For some strange reason, after they collided, both steamers separated and for a while continued on their course as if nothing had happened. The Atlantic soon came to a stop, however, after the water flooded her engines. Because she was still under way, attempts by the crew and passengers to launch life boats failed and a lot of people were tossed into the lake to drown.

 

There were reports of widespread panic, with many people wildly jumping overboard. The captain of the Atlantic, his name only given as Petty, was injured when he fell into a yawl shortly after the collision and failed to take command. Nobody else took any authority either. Consequently a lot of people perished as the big steamer sank stern first in about 165 feet of water.

 

Since the Atlantic was longer than the water was deep, a portion of the boat was probably settled on the bottom of Lake Erie while the bow was still afloat with people clinging to it.

 

It was at about that time that the pilot of the Ogdensburg apparently came to his senses, turned his vessel around, and came back to the scene of the disaster to rescue survivors.
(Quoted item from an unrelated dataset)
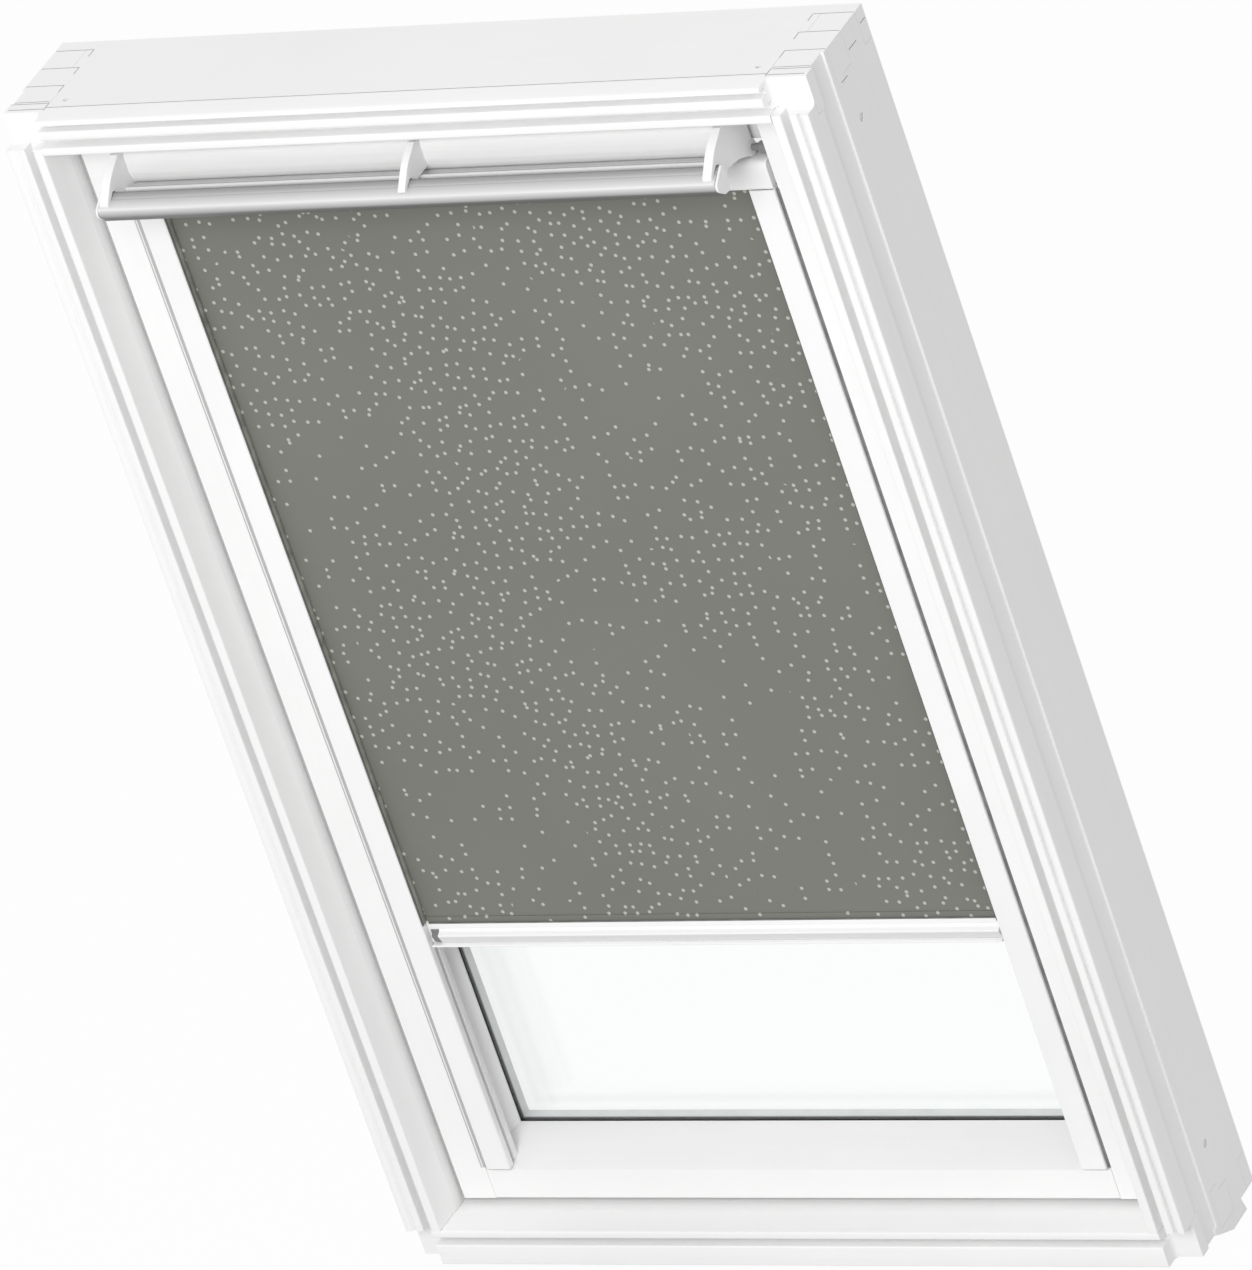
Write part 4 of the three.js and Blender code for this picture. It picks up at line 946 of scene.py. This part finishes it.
class ROOFWINDOW_OT_cloth_roll(bpy.types.Operator):
    """Wind the rest of the cloth on its roller"""

    bl_idname = "roofwindow.cloth_roll"
    bl_label = "Cloth roll"

    def execute(self, context):
        low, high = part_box("blind_fabric_roll")
        tube_low, tube_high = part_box("blind_roller_tube")
        outer = (high.z - low.z) / 2 - 0.1 * MM
        inner = (tube_high.z - tube_low.z) / 2 + 0.2 * MM
        turns = 3
        turn = np.linspace(0, 2 * math.pi * turns, 40 * turns)
        radius = inner + (outer - inner) * turn / turn[-1]
        across, angle = np.meshgrid(np.linspace(low.x, high.x, 25), turn)
        wide = np.broadcast_to(radius[:, None], across.shape)
        centre_y, centre_z = (low.y + high.y) / 2, (low.z + high.z) / 2
        points = np.stack([across, centre_y - wide * np.cos(angle), centre_z + wide * np.sin(angle)], 2)
        uv = np.stack([across, wide * angle], 2)
        piece = mesh_object("cloth_roll", points, grid_faces(*across.shape, False), uv)
        smooth(piece)
        wall = piece.modifiers.new("Thickness", "SOLIDIFY")
        wall.thickness = 0.25 * MM
        wall.offset = 0.0
        finish_piece(piece, FINISHES["cloth"], "blind_roller", ["blind_fabric_roll"])
        return {"FINISHED"}


def bottom_bar_holder():
    """The bottom bar's outer section: a channel with a short top lip and a lower flange."""
    low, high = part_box("blind_bottom_bar")
    back, top = (high.y - low.y) / MM, (high.z - low.z) / MM - 3.2
    web = back - 3
    corners = [
        (back, top), (5.5, top), (5.5, top - 4.6), (web, top - 4.6), (web, 1.9), (0, 1.9), (0, 0), (back, 0)]
    return rounded_outline(low.y, low.z, corners, [0.8, 0.6, 0.5, 0.4, 0.4, 0.7, 0.7, 0.8])


def bottom_bar_roll():
    """The handle roll between lip and flange: its nose stands out below the lip, then it runs back."""
    low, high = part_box("blind_bottom_bar")
    back, top = (high.y - low.y) / MM - 2.6, (high.z - low.z) / MM - 7.6
    corners = [(back, top), (7.4, top), (4.4, 13.6), (0.4, 12), (0.8, 10), (4.4, 2.1), (back, 2.1)]
    return rounded_outline(low.y, low.z, corners, [0.3, 0.8, 1.2, 1.2, 1, 0.6, 0.3])


class ROOFWINDOW_OT_bottom_bar(bpy.types.Operator):
    """Make the bottom bar of the blind: its channel, its handle roll with painted shade below its nose, the
    cloth hem, a dark bead of painted shadow at the hem's foot and the dark end plug
    """

    bl_idname = "roofwindow.bottom_bar"
    bl_label = "Bottom bar"

    def execute(self, context):
        low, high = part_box("blind_bottom_bar")
        rail("bottom_rail", bottom_bar_holder(), np.linspace(low.x, high.x, 3), "coated",
             "blind_bar", ["blind_bottom_bar"])
        seat = high.z - 3.2 * MM
        back, front, over, under = low.y + 8.05 * MM, low.y + 7.6 * MM, high.z + 3 * MM, seat + 0.2 * MM
        beyond = 1.4 * MM
        hem = bar_along_x("cloth_hem", np.array([(back, over), (front, over), (front, under), (back, under)]),
                          np.linspace(low.x - beyond, high.x + beyond, 3))
        map_across(hem)
        finish_piece(hem, FINISHES["cloth"], "blind_bar")
        line, short = low.y + 6.6 * MM, 1 * MM
        # Painted shadow: a dark bead in front of the hem's foot where the cloth meets the bar
        strip("cloth_hem_welt", [(low.x + short, line, seat), (high.x - short, line, seat)],
              (0, 1, 0), (0, 0, 1), (1.7, 0.9, 0.5), "shadow", "blind_bar")
        plug_end = low.x + 9 * MM
        rail("bottom_rail_roll", bottom_bar_roll(), np.linspace(plug_end, high.x - 0.5 * MM, 3),
             "roll", "blind_bar")
        rail("bottom_rail_plug", bottom_bar_roll(), np.linspace(low.x + 2 * MM, plug_end, 3),
             "grey_moulded", "blind_bar", shares=[0.82, 0.9, 0.9])
        return {"FINISHED"}


class ROOFWINDOW_OT_casing_caps(bpy.types.Operator):
    """Close the blind's casing with moulded end caps"""

    bl_idname = "roofwindow.casing_caps"
    bl_label = "Casing end caps"

    def execute(self, context):
        low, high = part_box("blind_casing")
        wall = 1.8
        back, top = (high.y - low.y) / MM - wall, (high.z - low.z) / MM - wall
        outline = rounded_outline(low.y, low.z, [(back, top), (wall, top), (wall, wall), (back, wall)],
                                  [1.0, 4.4, 1.6, 1.0])
        for side, sign in (("right", 1), ("left", -1)):
            plate_low, plate_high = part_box(f"casing_end_plate_{side}")
            inner = min(abs(plate_low.x), abs(plate_high.x))
            outer = abs(high.x if sign > 0 else low.x) - 0.2 * MM
            stations = sign * np.array([inner, outer - 0.8 * MM, outer])
            rail(f"casing_cap_{side}", outline, stations, "moulded", "sash",
                 [f"casing_end_plate_{side}"], [1.0, 1.0, 0.96], 40)
        return {"FINISHED"}


class ROOFWINDOW_OT_joint_lines(bpy.types.Operator):
    """Draw the filled finger joints of the frame's corners and the line of the head's chamfer"""

    bl_idname = "roofwindow.joint_lines"
    bl_label = "Joint lines"

    def execute(self, context):
        low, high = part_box("frame_head")
        jamb_low, jamb_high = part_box("frame_jamb_right")
        inner, outer, top = jamb_low.x, jamb_high.x, high.z
        finger = high.y - 114 * MM + np.array([13.0, 42.0, 71.0, 100.0]) * MM
        across, along, up = (1, 0, 0), (0, 1, 0), (0, 0, 1)
        chamfer = high.y - 108 * MM
        lines = [((-inner, chamfer, top), (inner, chamfer, top), along, up)]
        for sign in (-1, 1):
            for y in finger:
                lines.append(((sign * inner, y, top), (sign * (outer - 1 * MM), y, top), along, up))
                lines.append(((sign * inner, y - 11 * MM, top), (sign * inner, y, top), across, up))
            for y in (high.y - 110.2 * MM, high.y - 98.2 * MM):
                start, end = sign * (inner + 1 * MM), sign * (outer - 3 * MM)
                lines.append(((start, y, top), (end, y, top), along, up))
            for near, far, rise in ((1.8, 11.5, 26.4), (25.3, 40.5, 18.5), (54.4, 66.0, 2.5)):
                z = low.z + rise * MM
                lines.append(((sign * outer, high.y - far * MM, z), (sign * outer, high.y - near * MM, z),
                              up, (sign, 0, 0)))
        piece = beads("corner_joint_lines", *zip(*lines), 0.9 * MM, 0.06 * MM, 0.3 * MM)
        finish_piece(piece, FINISHES["joint"], "frame")
        return {"FINISHED"}


class ROOFWINDOW_OT_side_strips(bpy.types.Operator):
    """Make the grey strips of painted shade beside the blind's channels, the white cover strip on the left,
    and the grey strips of painted shade that close the sash's side gaps
    """

    bl_idname = "roofwindow.side_strips"
    bl_label = "Side strips and gap seals"

    def execute(self, context):
        low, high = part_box("blind_channel_left")
        stile_low, stile_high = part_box("sash_stile_right")
        gap = stile_high.x + 0.4 * MM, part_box("frame_jamb_right")[0].x + 0.2 * MM
        face, gap_strip_face = stile_low.y, stile_low.y + 5 * MM
        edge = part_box("blind_casing")[1].x
        across, towards_room = (1, 0, 0), (0, -1, 0)
        # Painted shade: the grey strips beside the channels stand for the shade of the gaps there
        for side, sign, base_end, finish in (("right", 1, 3.6, "shadow"), ("left", -1, 7.0, "pale_seal")):
            x = sign * (edge + (0.4 + base_end) / 2 * MM)
            strip(f"channel_shadow_strip_{side}", [(x, face, low.z), (x, face, high.z)], across, towards_room,
                  (base_end - 0.4, 0.12, 0.4), finish, "sash")
            # Painted shade: the grey strip closing each side gap of the sash stands for the gap's shade
            x = sign * sum(gap) / 2
            strip(f"side_gap_seal_{side}",
                  [(x, gap_strip_face, stile_low.z + 4 * MM), (x, gap_strip_face, stile_high.z - 4 * MM)],
                  across, towards_room, ((gap[1] - gap[0]) / MM, 2.2, 3), "pale_seal", "frame")
        x = -(edge + 4.85 * MM)
        strip("channel_cover_strip_left", [(x, face, low.z), (x, face, high.z)], across, towards_room,
              (1.3, 0.9, 0.3), "coated", "sash")
        return {"FINISHED"}


class ROOFWINDOW_OT_filter(bpy.types.Operator):
    """Make the ribbed filter strip behind the flap"""

    bl_idname = "roofwindow.filter"
    bl_label = "Air filter"

    def execute(self, context):
        low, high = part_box("air_filter")
        rows, columns = 25, 109
        x = np.linspace(low.x, high.x, columns)
        z = np.linspace(low.z, high.z, rows)
        across, up = np.meshgrid(x, z)
        rib = 0.5 + 0.5 * np.cos(2 * math.pi * (across - low.x) / (10 * MM))
        edge = np.minimum(1.0, np.minimum(up - low.z, high.z - up) / (2 * MM))
        depth = (0.35 + 0.65 * np.sqrt(edge) * (0.8 + 0.2 * rib)) * (high.y - low.y)
        front = np.stack([across, high.y - depth, up], 2)
        back = np.stack([across, np.full_like(across, high.y), up], 2)
        points = np.concatenate([front, back[::-1]], 0)
        loop = points.transpose(1, 0, 2)
        count = loop.shape[1]
        faces = grid_faces(columns, count, True)
        faces.append(list(range(count)))
        faces.append(list(range((columns - 1) * count, columns * count)))
        piece = mesh_object("filter_strip", loop, faces)
        face_out(piece)
        smooth(piece, 50)
        finish_piece(piece, FINISHES["foam"], "sash", ["air_filter"])
        return {"FINISHED"}


# Stage


def white_for_sight(tree, shader_output, white_output):
    """Mixes a shader with a white one that camera, glossy and transmission rays see."""
    path = tree.nodes.new("ShaderNodeLightPath")
    seen = path.outputs["Is Camera Ray"]
    for kind in ("Is Glossy Ray", "Is Transmission Ray"):
        larger = tree.nodes.new("ShaderNodeMath")
        larger.operation = "MAXIMUM"
        tree.links.new(seen, larger.inputs[0])
        tree.links.new(path.outputs[kind], larger.inputs[1])
        seen = larger.outputs[0]
    mix = tree.nodes.new("ShaderNodeMixShader")
    tree.links.new(seen, mix.inputs["Fac"])
    tree.links.new(shader_output, mix.inputs[1])
    tree.links.new(white_output, mix.inputs[2])
    return mix.outputs["Shader"]


def make_world(strength):
    world = bpy.data.worlds.new("Studio")
    bpy.context.scene.world = world
    world.use_nodes = True
    tree = world.node_tree
    soft = tree.nodes["Background"]
    soft.inputs["Color"].default_value = (1.0, 1.0, 1.0, 1.0)
    soft.inputs["Strength"].default_value = strength
    white = tree.nodes.new("ShaderNodeBackground")
    white.inputs["Color"].default_value = (1.0, 1.0, 1.0, 1.0)
    white.inputs["Strength"].default_value = 1.0
    seen = white_for_sight(tree, soft.outputs["Background"], white.outputs["Background"])
    tree.links.new(seen, tree.nodes["World Output"].inputs["Surface"])


def make_floor(size):
    half = size / 2
    points = np.array([[-half, -half, 0], [half, -half, 0], [half, half, 0], [-half, half, 0]], float)
    floor = mesh_object("studio_floor", points, [[0, 1, 2, 3]])
    recipe = Recipe("Pale floor", grey(0.62), 0.9)
    recipe.shader.inputs["Specular IOR Level"].default_value = 0.0
    cloud = recipe.noise(0.6, 2.0)
    recipe.colour(recipe.blend(cloud, grey(0.61), grey(0.63)))
    white = recipe.add("ShaderNodeEmission")
    faint = recipe.add("ShaderNodeMixShader")
    faint.inputs["Fac"].default_value = 0.97
    recipe.link(recipe.shader.outputs["BSDF"], faint.inputs[1])
    recipe.link(white.outputs["Emission"], faint.inputs[2])
    seen = white_for_sight(recipe.tree, recipe.shader.outputs["BSDF"], faint.outputs["Shader"])
    recipe.link(seen, recipe.output.inputs["Surface"])
    floor.data.materials.append(recipe.material)


def add_lamp(name, place, target, power, size):
    light = bpy.data.lights.new(name, "AREA")
    light.shape = "SQUARE"
    light.size = size
    light.energy = power
    lamp = bpy.data.objects.new(name, light)
    bpy.context.scene.collection.objects.link(lamp)
    lamp.location = place
    lamp.rotation_euler = (Vector(target) - Vector(place)).to_track_quat("-Z", "Y").to_euler()


def add_camera(stage):
    """The camera looks along the line given by azimuth and elevation and is then rolled."""
    camera = bpy.data.cameras.new("Photograph")
    camera.lens = stage.lens
    camera.sensor_width = 36.0
    camera.clip_end = 200.0
    holder = bpy.data.objects.new("Photograph", camera)
    bpy.context.scene.collection.objects.link(holder)
    turn, rise = stage.azimuth, stage.elevation
    out = Vector((math.cos(rise) * math.sin(turn), -math.cos(rise) * math.cos(turn), math.sin(rise)))
    facing = out.to_track_quat("Z", "Y").to_matrix().to_4x4() @ Matrix.Rotation(stage.roll, 4, "Z")
    holder.matrix_world = Matrix.Translation(Vector(stage.target) + out * stage.distance) @ facing
    bpy.context.scene.camera = holder


class ROOFWINDOW_OT_stage(bpy.types.Operator):
    """Set up the camera, the soft light and the pale floor"""

    bl_idname = "roofwindow.stage"
    bl_label = "Stage"

    def execute(self, context):
        context.scene.view_settings.view_transform = "Standard"
        stage = context.scene.roof_window_stage
        add_camera(stage)
        make_world(stage.ambient)
        make_floor(stage.floor_size)
        add_lamp("Key light", (0.9, -4.8, 3.6), (0.0, 0.0, 0.6), stage.key_power, 3.0)
        return {"FINISHED"}


OPERATORS = (
    ROOFWINDOW_OT_stage, ROOFWINDOW_OT_finishes, ROOFWINDOW_OT_timber, ROOFWINDOW_OT_folded,
    ROOFWINDOW_OT_flap, ROOFWINDOW_OT_control_bar, ROOFWINDOW_OT_cloth, ROOFWINDOW_OT_cloth_roll,
    ROOFWINDOW_OT_bottom_bar, ROOFWINDOW_OT_casing_caps, ROOFWINDOW_OT_joint_lines,
    ROOFWINDOW_OT_side_strips, ROOFWINDOW_OT_filter,
)


class ROOFWINDOW_PT_panel(bpy.types.Panel):
    """Lists the steps and their settings"""

    bl_idname = "ROOFWINDOW_PT_panel"
    bl_label = "Roof window"
    bl_space_type = "VIEW_3D"
    bl_region_type = "UI"
    bl_category = "Roof window"

    def draw(self, context):
        for operator in OPERATORS:
            self.layout.operator(operator.bl_idname)
        for name, group in SETTINGS:
            box = self.layout.box()
            for key in group.__annotations__:
                box.prop(getattr(context.scene, name), key)


def register():
    for name, group in SETTINGS:
        bpy.utils.register_class(group)
        setattr(bpy.types.Scene, name, PointerProperty(type=group))
    for operator in OPERATORS:
        bpy.utils.register_class(operator)
    bpy.utils.register_class(ROOFWINDOW_PT_panel)


def unregister():
    bpy.utils.unregister_class(ROOFWINDOW_PT_panel)
    for operator in reversed(OPERATORS):
        bpy.utils.unregister_class(operator)
    for name, group in reversed(SETTINGS):
        delattr(bpy.types.Scene, name)
        bpy.utils.unregister_class(group)


def main():
    register()
    bpy.ops.roofwindow.stage()
    bpy.ops.roofwindow.finishes()
    bpy.ops.roofwindow.timber()
    bpy.ops.roofwindow.folded()
    bpy.ops.roofwindow.flap()
    bpy.ops.roofwindow.control_bar()
    bpy.ops.roofwindow.cloth()
    bpy.ops.roofwindow.cloth_roll()
    bpy.ops.roofwindow.bottom_bar()
    bpy.ops.roofwindow.casing_caps()
    bpy.ops.roofwindow.joint_lines()
    bpy.ops.roofwindow.side_strips()
    bpy.ops.roofwindow.filter()


if __name__ == "__main__":
    main()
People were actually removed from the upper deck of the sinking Atlantic as well as pulled from the water.

 

Because the purser had the boat’s manifest on the ship, there was no accurate description of the number of passengers on the Atlantic that night, or how many were lost. Estimates ranged from as high was 600 to as low as 250. Beers History of the Great Lakes concluded that the actual number may have been as low as 131.

 

For years after the wreck, divers made daring attempts to salvage money and jewelry said to have been lost with the Atlantic. Many of them died trying.  

 

Of further interest, the Ogdensburg also was sunk in a collision on Lake Erie. It happened in 1864, just 12 years later, when the propeller collided with the schooner Snow Bird and foundered. This time the passengers and crew escaped.